A handful of non-Texas members expressed deep frustration over the whole intra-family dispute.

Given that Pelosi was at the helm as her party when it finally recaptured the majority, there is an impetus among longtime members to allow her to retire gracefully. But also, most of those rebel members opposed to her came into office after Democrats lost power in the 2010 elections. Managing a majority is a far more complex task than running a minority caucus.

More seasoned Democratic members remember Pelosi’s prodigious – but brief – tenure as speaker that included helping moving President Obama’s 2010 health care law through both chambers. There’s a sense among these members that the party needs her seasoned guidance to navigate the rough terrain of sparring with the Trump administration.
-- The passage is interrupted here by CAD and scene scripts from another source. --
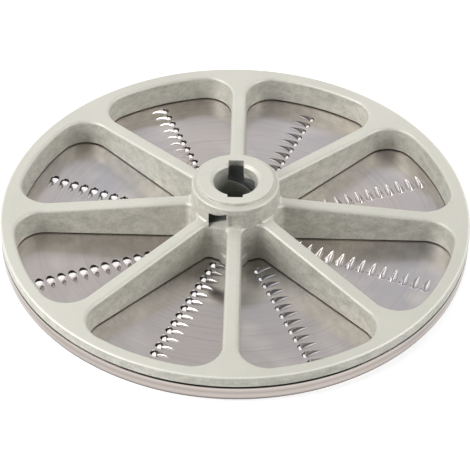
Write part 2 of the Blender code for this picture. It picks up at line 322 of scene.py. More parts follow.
def opaque(colour: Sequence[float], level: float = 1.0) -> tuple[float, float, float, float]:
    """Colour with full opacity, made lighter or darker by a level."""
    return (colour[0] * level, colour[1] * level, colour[2] * level, 1.0)


def start_material(name: str) -> tuple[bpy.types.Material, NodeGraph]:
    """Start a material on an empty graph.

    Args:
        name: Name of the material.

    Returns:
        The material and its graph.
    """
    material = bpy.data.materials.new(name)
    material.use_nodes = True
    return material, NodeGraph(material.node_tree)


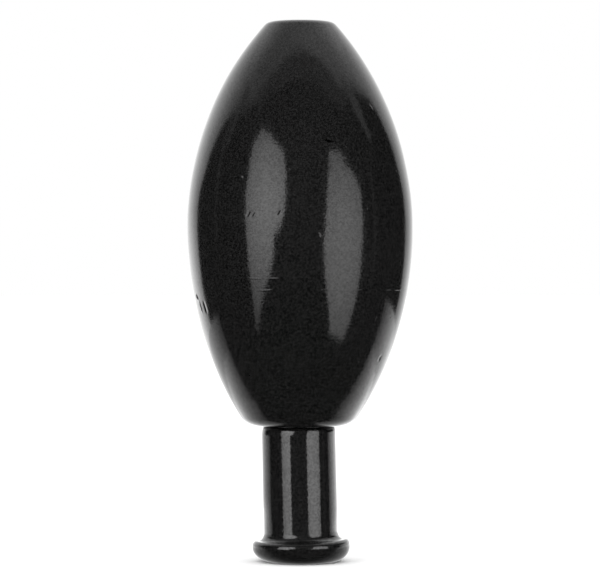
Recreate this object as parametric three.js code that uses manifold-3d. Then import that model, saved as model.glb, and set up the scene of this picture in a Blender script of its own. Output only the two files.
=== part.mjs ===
// A hand-squeezed rubber dust blower bulb for watchmakers: an egg-shaped air chamber with a flat
// upper end that holds the air inlet valve, and a short neck with a thick bead round its mouth.
// Millimetres, +Z up. The origin is the centre of the mouth's flat lower face, on which it stands.
import * as THREE from "three";
import { mergeVertices } from "three/addons/utils/BufferGeometryUtils.js";
import Module from "manifold-3d";

const wasm = await Module();
wasm.setup();

// ---- Driving dimensions ----
const HEIGHT = 102.8; // mouth face to flat inlet end
const BELLY_R = 21.4; // largest outer radius of the bulb
const BELLY_Z = 64.0; // height of the largest radius
const UPPER_ARC = 57.0; // radius of the side's outline above the belly
const LOWER_ARC = 69.0; // radius of the side's outline below the belly
const WALL = 2.6; // rubber thickness round the air chamber
const SHOULDER_Z = 25.7; // underside of the bulb, where the neck starts
const MOULD_Z = 51.5; // the mould's parting line
const NECK_R = 6.85;
const BORE_R = 3.9; // the tube socket through neck and mouth
const MOUTH_R = 9.3; // outside of the bead
const MOUTH_TALL = 4.6;
const MOUTH_FLAT_R = 6.7; // flat of the lower face
const INLET_WALL = 5.0; // rubber thickness at the inlet end
const SHOULDER_WALL = 4.0; // rubber thickness at the neck end

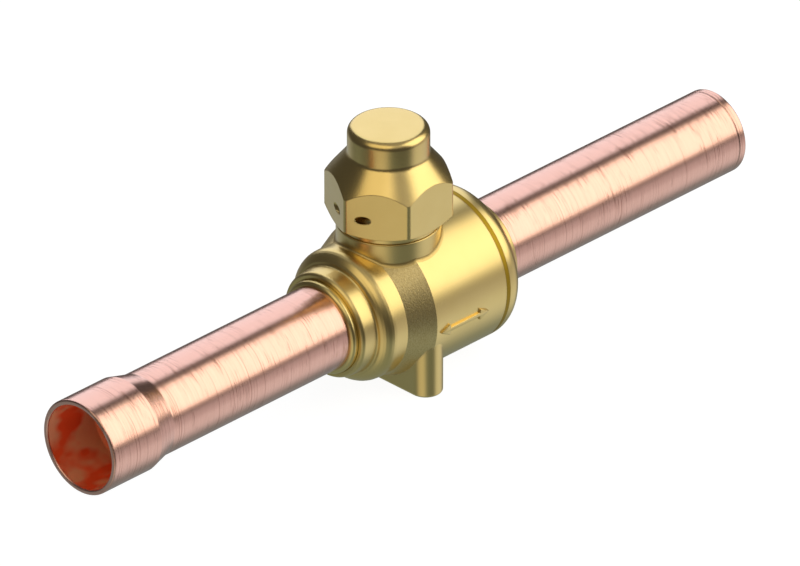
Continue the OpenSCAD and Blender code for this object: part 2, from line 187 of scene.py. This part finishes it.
# azimuth and elevation in degrees, half width, half height, softness, strength, colour
PANELS = {
    "key": (-44, 32, 0.56, 0.52, 0.13, 1.74, "#FFFCF0"),
    "left": (-164, 45, 0.52, 0.38, 0.14, 1.0, "#FFF3D2"),
    "between": (-112, 42, 0.35, 0.30, 0.20, 0.35, "#FFFFFF"),
    "behind": (54, 33, 0.41, 0.62, 0.04, 1.36, "#E6ECF8"),
    "overhead": (-90, 88, 0.50, 0.50, 0.40, 0.26, "#FFFFFF"),
    "table": (0, -90, 1.9, 1.9, 0.7, 0.38, "#B4C9CA"),
    "table_right": (-36, -28, 0.54, 0.42, 0.22, 0.60, "#EFEEF5"),
    "table_left": (-161, -30, 0.40, 0.40, 0.25, 0.50, "#FFF2D8"),
    "table_behind": (81, -30, 0.40, 0.35, 0.25, 0.25, "#E8F0FF"),
}
ROOM = 0.07

world = bpy.data.worlds.new("studio")
bpy.context.scene.world = world
tree, output = new_tree(world)
direction = add(tree, "ShaderNodeTexCoord").outputs["Generated"]
room = add(tree, "ShaderNodeBackground", Color=(1, 1, 1, 1), Strength=ROOM)
for name, (azimuth, elevation, wide, high, softness, strength, colour) in PANELS.items():
    share = panel(tree, direction, azimuth, elevation, wide, high, softness)
    lit = add(tree, "ShaderNodeBackground", Color=hex_colour(colour),
              Strength=maths(tree, "MULTIPLY", share, strength))
    room = add(tree, "ShaderNodeAddShader", i0=room.outputs[0], i1=lit.outputs[0])
white = add(tree, "ShaderNodeBackground", Color=(1, 1, 1, 1), Strength=1)
ray = add(tree, "ShaderNodeLightPath")
show(tree, output, blend(tree, ray.outputs["Is Camera Ray"], room, white))
print(len(PANELS), "soft panels, the strongest of strength", max(p[5] for p in PANELS.values()))

# %% [markdown]
# ## The floor
#
# The floor is white to the camera, with only a share of the true shadow left in it, so the picture
# keeps a white ground and the valve still stands on something. The metal doesn't mirror the floor
# itself, it mirrors the soft patches of light that stand for it in the studio, below the horizon.

# %% Lay the floor
FLOOR_SIZE, FLOOR_GLOW, SHADOW_SHARE = 6, 1.17, 0.20


def floor_material():
    material = bpy.data.materials.new("pale_studio_floor")
    tree, output = new_tree(material)
    shown = add(tree, "ShaderNodeBsdfDiffuse", Color=hex_colour("#FAFAFA"))
    glow = add(tree, "ShaderNodeEmission", Color=(1, 1, 1, 1), Strength=FLOOR_GLOW)
    show(tree, output, blend(tree, 1 - SHADOW_SHARE, shown, glow))
    return material


bpy.ops.object.select_all(action="DESELECT")
bpy.ops.mesh.primitive_plane_add(size=FLOOR_SIZE)
floor = bpy.context.object
floor.name = "floor"
floor.visible_glossy = False
floor.data.materials.append(floor_material())

# %% [markdown]
# ## Drawn copper, brushed round the tube
#
# The tubes are cleaned for brazing by an abrasive that spins round them. It leaves very fine rings,
# and here and there a deeper bundle of scratches. Along a ring the pattern hardly changes, across
# it it changes every fraction of a millimetre, so the noise is stretched: fine along X, coarse in
# Y and Z. The bore's red and orange patches are painted light: they stand in for the light that
# bounces round inside the tube.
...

The leadership drama underscored an otherwise happy meeting for the House Democratic Caucus Tuesday, the first such gathering since Election Day. House Democratic members fielded questions from reporters as they entered a large conference room in the U.S. Capitol basement. That many of the attendees were joyfully disoriented – the room is reserved for the majority caucus – was a reminder that the party hasn’t controlled the chamber since 2011.

The members-elect from Texas were in attendance. That group include retired Air Force intelligence officer Gina Ortiz Jones. She narrowly trails U.S. Rep. Will Hurd in a race for the Texas 23rd District that remains in limbo.

The dean of each state delegation introduced the newly elected future members of Congress. U.S. Rep. Eddie Bernice Johnson, D-Dallas, did the honors for the new Texans, according to two sources in the room. One of the biggest moments of applause came when Johnson introduced U.S. Rep.-elect Colin Allred, in part because he ousted U.S. Rep. Pete Sessions, a Dallas Republican who led the House GOP takeover of 2010.

Beyond this leadership race, Democrats will enter the new term with a caucus that sprawls across the political spectrum. Cuellar, the Laredo Democrat, worried his colleagues could swing too far to the liberal end of things, isolating more moderate voters who recently sent incoming House members Colin Allred and Lizzie Fletcher to Washington.

“We have to keep in mind that they beat Republicans, and we have to make sure that they come back and come back after that,” Cuellar said.

“I’ve always said if you’re going to fall on the sword, make sure it’s worth it,” he added.

Republicans held their House leadership elections on Wednesday and elected another Californian, U.S. Rep. Kevin McCarthy, as their minority leader.